== Stored data ==
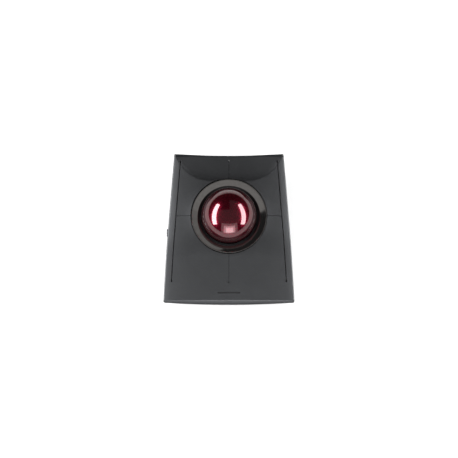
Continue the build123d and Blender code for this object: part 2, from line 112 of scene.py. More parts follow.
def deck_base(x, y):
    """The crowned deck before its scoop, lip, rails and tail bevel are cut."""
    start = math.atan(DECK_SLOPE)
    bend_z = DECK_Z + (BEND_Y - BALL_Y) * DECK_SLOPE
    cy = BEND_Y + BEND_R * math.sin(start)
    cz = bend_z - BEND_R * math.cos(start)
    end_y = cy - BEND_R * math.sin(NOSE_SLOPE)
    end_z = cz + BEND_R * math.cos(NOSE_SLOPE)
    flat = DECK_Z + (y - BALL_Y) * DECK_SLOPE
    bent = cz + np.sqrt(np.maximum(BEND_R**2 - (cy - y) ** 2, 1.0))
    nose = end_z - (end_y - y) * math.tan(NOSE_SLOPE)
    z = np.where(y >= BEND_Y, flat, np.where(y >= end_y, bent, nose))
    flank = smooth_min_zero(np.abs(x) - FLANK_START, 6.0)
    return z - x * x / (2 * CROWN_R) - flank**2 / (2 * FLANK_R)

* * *

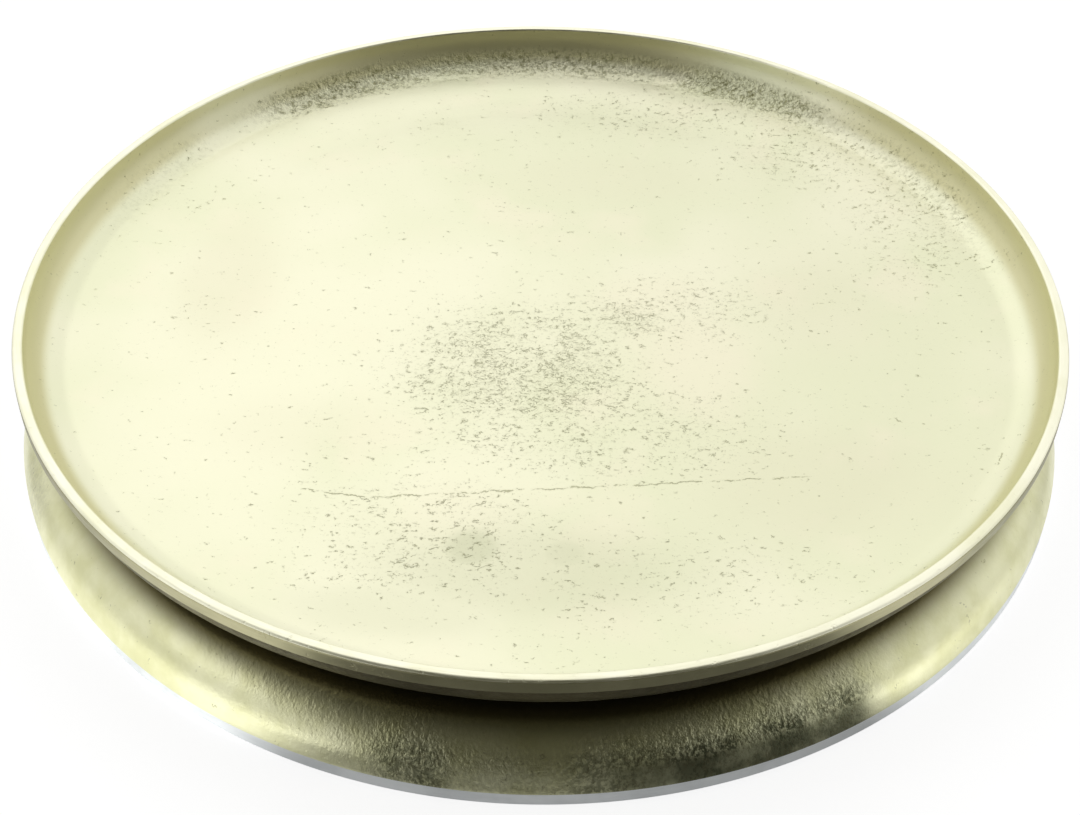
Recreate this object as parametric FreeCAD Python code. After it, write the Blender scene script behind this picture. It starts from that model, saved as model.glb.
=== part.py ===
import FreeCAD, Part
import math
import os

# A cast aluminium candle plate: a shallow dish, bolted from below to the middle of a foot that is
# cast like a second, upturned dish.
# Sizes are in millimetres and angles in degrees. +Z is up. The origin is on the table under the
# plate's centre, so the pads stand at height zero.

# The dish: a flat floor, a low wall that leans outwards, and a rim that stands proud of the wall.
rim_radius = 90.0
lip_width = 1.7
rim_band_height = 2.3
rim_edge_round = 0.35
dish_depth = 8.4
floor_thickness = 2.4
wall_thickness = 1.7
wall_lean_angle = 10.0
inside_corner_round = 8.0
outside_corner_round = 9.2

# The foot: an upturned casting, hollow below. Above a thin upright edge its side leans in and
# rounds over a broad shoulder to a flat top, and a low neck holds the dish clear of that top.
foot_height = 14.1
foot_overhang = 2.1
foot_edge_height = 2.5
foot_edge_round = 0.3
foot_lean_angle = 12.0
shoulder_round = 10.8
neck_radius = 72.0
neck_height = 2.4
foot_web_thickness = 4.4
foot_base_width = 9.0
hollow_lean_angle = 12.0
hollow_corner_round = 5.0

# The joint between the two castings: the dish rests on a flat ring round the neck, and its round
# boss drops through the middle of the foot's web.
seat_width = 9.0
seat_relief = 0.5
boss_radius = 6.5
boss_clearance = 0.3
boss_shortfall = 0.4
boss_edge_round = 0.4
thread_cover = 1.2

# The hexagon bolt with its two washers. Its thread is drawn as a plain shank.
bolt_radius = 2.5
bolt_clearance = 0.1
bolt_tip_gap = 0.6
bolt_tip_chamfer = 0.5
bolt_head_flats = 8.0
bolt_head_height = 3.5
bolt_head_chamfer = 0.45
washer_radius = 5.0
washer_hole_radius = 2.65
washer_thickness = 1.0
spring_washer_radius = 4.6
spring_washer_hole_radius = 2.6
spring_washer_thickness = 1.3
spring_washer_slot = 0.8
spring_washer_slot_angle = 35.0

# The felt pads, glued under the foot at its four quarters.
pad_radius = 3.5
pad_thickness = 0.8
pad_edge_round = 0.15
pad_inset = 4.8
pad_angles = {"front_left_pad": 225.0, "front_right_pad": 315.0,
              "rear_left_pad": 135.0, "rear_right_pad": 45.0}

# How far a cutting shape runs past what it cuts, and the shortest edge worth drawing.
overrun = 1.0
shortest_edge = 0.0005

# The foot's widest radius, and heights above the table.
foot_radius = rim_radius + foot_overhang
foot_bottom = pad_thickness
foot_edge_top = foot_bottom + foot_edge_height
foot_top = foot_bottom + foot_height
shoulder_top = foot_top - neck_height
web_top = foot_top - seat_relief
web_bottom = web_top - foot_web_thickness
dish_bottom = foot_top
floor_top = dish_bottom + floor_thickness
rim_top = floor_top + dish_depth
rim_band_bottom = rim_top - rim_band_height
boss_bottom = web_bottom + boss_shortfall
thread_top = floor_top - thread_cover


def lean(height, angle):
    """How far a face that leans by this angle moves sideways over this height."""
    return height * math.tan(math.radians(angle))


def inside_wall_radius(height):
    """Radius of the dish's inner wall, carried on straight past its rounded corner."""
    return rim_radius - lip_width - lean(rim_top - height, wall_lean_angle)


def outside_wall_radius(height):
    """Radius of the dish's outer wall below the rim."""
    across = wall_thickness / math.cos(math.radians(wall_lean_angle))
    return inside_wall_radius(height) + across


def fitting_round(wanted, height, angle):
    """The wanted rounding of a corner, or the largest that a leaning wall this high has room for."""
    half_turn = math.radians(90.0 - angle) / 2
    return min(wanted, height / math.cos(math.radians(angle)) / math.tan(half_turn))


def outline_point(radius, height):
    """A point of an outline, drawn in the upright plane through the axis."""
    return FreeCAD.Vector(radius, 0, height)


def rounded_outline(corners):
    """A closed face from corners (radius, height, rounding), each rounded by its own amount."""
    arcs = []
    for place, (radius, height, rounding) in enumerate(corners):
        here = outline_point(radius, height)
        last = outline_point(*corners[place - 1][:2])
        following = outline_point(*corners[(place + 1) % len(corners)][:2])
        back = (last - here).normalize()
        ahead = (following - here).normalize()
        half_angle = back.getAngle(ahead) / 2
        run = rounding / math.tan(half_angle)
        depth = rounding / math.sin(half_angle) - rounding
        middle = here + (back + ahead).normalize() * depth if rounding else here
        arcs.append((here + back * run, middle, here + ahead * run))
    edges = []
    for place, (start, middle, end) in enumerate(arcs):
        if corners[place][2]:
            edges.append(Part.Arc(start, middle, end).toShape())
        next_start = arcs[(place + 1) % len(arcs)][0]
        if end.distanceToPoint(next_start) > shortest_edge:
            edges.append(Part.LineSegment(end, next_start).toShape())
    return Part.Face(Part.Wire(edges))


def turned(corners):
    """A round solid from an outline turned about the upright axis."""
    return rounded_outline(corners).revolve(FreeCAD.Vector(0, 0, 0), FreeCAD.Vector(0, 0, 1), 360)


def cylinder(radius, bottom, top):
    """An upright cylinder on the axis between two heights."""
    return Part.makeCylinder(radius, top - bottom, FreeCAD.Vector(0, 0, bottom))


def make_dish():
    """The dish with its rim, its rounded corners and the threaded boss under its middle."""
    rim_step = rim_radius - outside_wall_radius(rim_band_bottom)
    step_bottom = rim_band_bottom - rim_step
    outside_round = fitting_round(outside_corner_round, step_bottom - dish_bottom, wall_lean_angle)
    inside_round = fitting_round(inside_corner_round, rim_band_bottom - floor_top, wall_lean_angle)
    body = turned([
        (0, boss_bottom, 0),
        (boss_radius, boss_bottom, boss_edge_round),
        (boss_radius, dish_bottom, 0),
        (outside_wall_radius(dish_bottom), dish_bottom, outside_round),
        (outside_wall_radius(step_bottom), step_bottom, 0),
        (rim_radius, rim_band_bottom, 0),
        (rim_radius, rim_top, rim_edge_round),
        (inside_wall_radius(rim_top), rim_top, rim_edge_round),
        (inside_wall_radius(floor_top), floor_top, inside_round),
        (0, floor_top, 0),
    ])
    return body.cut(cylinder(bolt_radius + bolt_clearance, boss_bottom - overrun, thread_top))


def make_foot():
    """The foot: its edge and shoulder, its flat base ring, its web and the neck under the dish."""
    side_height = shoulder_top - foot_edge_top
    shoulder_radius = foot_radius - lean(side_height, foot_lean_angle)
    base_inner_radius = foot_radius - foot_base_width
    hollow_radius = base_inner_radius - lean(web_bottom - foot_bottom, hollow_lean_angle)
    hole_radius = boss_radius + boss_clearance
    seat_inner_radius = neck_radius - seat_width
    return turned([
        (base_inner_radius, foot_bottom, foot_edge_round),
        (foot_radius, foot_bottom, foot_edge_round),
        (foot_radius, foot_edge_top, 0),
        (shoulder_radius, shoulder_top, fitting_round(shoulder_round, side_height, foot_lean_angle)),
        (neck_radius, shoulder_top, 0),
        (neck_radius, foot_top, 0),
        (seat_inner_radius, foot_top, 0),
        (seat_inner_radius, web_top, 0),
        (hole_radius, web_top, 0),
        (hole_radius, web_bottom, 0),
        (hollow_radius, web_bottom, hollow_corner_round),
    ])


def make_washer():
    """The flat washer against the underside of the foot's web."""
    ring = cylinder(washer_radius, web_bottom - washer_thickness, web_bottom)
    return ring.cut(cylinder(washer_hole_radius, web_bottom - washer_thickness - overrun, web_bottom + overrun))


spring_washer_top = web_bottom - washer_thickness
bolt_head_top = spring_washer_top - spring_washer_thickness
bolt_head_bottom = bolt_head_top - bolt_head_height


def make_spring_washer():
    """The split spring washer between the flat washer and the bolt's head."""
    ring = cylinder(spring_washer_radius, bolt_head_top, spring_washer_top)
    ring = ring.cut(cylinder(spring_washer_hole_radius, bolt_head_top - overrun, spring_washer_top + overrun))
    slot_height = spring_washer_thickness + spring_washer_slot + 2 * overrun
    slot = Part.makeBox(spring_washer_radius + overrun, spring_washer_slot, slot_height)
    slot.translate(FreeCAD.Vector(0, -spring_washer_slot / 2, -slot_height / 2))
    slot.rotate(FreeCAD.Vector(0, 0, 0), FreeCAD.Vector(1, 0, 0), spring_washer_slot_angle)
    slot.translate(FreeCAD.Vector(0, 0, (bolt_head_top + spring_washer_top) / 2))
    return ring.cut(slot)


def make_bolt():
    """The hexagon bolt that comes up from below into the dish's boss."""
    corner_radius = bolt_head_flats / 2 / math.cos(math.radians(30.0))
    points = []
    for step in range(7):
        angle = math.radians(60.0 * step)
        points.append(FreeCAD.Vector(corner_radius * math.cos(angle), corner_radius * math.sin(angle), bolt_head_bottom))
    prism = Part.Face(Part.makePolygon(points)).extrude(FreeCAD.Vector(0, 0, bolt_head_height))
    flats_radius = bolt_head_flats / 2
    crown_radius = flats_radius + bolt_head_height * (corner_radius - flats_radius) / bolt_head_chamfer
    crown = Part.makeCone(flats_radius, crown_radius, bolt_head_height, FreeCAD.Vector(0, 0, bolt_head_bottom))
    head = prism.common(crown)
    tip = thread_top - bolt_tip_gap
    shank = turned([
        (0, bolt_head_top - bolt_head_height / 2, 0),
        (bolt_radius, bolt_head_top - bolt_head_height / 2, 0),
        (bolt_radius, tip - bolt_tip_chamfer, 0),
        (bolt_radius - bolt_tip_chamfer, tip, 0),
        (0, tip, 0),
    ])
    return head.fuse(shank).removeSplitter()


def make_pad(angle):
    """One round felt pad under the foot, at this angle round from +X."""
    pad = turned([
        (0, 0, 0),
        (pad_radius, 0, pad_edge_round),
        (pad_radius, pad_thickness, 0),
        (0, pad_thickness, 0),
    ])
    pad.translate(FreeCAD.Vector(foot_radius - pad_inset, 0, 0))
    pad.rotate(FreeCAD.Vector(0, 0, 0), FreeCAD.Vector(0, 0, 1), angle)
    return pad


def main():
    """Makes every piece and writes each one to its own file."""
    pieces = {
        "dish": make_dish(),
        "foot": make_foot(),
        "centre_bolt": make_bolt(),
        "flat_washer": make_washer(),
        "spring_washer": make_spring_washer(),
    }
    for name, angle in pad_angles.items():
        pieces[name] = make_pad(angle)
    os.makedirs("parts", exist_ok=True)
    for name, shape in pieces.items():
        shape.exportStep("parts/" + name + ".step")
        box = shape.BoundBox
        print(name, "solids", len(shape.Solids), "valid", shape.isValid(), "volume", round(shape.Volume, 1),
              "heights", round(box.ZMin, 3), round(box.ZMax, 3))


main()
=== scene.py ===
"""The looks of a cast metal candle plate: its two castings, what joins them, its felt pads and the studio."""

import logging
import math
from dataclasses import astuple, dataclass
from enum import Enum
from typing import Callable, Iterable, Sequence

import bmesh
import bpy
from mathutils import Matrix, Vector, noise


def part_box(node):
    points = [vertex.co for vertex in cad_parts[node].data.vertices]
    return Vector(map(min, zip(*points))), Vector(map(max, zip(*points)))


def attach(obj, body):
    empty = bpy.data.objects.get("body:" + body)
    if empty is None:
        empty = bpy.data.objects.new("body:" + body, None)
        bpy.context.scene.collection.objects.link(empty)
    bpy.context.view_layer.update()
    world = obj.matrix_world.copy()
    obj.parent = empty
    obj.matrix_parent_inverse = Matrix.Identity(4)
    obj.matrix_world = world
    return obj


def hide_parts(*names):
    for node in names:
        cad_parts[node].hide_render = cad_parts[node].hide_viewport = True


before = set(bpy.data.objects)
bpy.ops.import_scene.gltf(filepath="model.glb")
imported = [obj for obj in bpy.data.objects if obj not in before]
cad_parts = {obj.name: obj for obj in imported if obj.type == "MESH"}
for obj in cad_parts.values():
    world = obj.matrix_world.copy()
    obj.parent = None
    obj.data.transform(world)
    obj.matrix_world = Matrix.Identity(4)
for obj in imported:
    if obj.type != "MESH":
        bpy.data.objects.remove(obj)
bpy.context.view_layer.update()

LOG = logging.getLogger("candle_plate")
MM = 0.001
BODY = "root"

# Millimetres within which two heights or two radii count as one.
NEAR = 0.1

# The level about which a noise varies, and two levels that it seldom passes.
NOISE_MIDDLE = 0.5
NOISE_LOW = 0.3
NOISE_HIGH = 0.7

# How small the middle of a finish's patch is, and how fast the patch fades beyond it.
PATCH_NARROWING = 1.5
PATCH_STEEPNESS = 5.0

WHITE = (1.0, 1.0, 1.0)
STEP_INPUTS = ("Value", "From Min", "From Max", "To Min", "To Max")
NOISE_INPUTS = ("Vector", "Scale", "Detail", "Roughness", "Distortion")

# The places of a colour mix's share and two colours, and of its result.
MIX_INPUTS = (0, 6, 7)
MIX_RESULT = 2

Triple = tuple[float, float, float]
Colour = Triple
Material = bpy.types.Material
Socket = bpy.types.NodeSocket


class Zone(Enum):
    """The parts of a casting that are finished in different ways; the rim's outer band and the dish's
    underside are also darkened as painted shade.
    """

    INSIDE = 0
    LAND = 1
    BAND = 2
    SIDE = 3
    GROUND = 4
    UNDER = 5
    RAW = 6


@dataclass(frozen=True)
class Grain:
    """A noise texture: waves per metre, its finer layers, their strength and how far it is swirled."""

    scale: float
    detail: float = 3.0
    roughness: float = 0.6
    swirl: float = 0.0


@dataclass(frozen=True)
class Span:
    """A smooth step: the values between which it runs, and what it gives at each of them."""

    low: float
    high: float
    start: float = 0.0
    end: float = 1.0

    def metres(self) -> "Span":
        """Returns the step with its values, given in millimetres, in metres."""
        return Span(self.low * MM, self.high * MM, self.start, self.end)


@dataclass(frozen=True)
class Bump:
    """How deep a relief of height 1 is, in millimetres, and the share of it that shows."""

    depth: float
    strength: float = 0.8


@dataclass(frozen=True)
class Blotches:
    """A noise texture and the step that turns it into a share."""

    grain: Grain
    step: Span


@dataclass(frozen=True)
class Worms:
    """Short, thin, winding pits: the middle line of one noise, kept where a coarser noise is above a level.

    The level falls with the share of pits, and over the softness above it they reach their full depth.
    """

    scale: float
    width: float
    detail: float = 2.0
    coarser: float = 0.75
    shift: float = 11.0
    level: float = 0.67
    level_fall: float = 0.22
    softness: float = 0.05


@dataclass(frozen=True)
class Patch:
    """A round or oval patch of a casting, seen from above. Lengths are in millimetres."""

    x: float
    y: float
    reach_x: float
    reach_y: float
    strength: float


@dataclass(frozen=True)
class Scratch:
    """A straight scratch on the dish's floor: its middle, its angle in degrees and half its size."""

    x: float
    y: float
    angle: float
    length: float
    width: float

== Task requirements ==
Look back at the entries above. Retype the line with "0, 1), angle)", the line with "cad_parts[node].hide_render = cad_parts[node].hide_viewport", and all lines in between.

== Written solution ==
    pad.rotate(FreeCAD.Vector(0, 0, 0), FreeCAD.Vector(0, 0, 1), angle)
    return pad


def main():
    """Makes every piece and writes each one to its own file."""
    pieces = {
        "dish": make_dish(),
        "foot": make_foot(),
        "centre_bolt": make_bolt(),
        "flat_washer": make_washer(),
        "spring_washer": make_spring_washer(),
    }
    for name, angle in pad_angles.items():
        pieces[name] = make_pad(angle)
    os.makedirs("parts", exist_ok=True)
    for name, shape in pieces.items():
        shape.exportStep("parts/" + name + ".step")
        box = shape.BoundBox
        print(name, "solids", len(shape.Solids), "valid", shape.isValid(), "volume", round(shape.Volume, 1),
              "heights", round(box.ZMin, 3), round(box.ZMax, 3))


main()
=== scene.py ===
"""The looks of a cast metal candle plate: its two castings, what joins them, its felt pads and the studio."""

import logging
import math
from dataclasses import astuple, dataclass
from enum import Enum
from typing import Callable, Iterable, Sequence

import bmesh
import bpy
from mathutils import Matrix, Vector, noise


def part_box(node):
    points = [vertex.co for vertex in cad_parts[node].data.vertices]
    return Vector(map(min, zip(*points))), Vector(map(max, zip(*points)))


def attach(obj, body):
    empty = bpy.data.objects.get("body:" + body)
    if empty is None:
        empty = bpy.data.objects.new("body:" + body, None)
        bpy.context.scene.collection.objects.link(empty)
    bpy.context.view_layer.update()
    world = obj.matrix_world.copy()
    obj.parent = empty
    obj.matrix_parent_inverse = Matrix.Identity(4)
    obj.matrix_world = world
    return obj


def hide_parts(*names):
    for node in names:
        cad_parts[node].hide_render = cad_parts[node].hide_viewport = True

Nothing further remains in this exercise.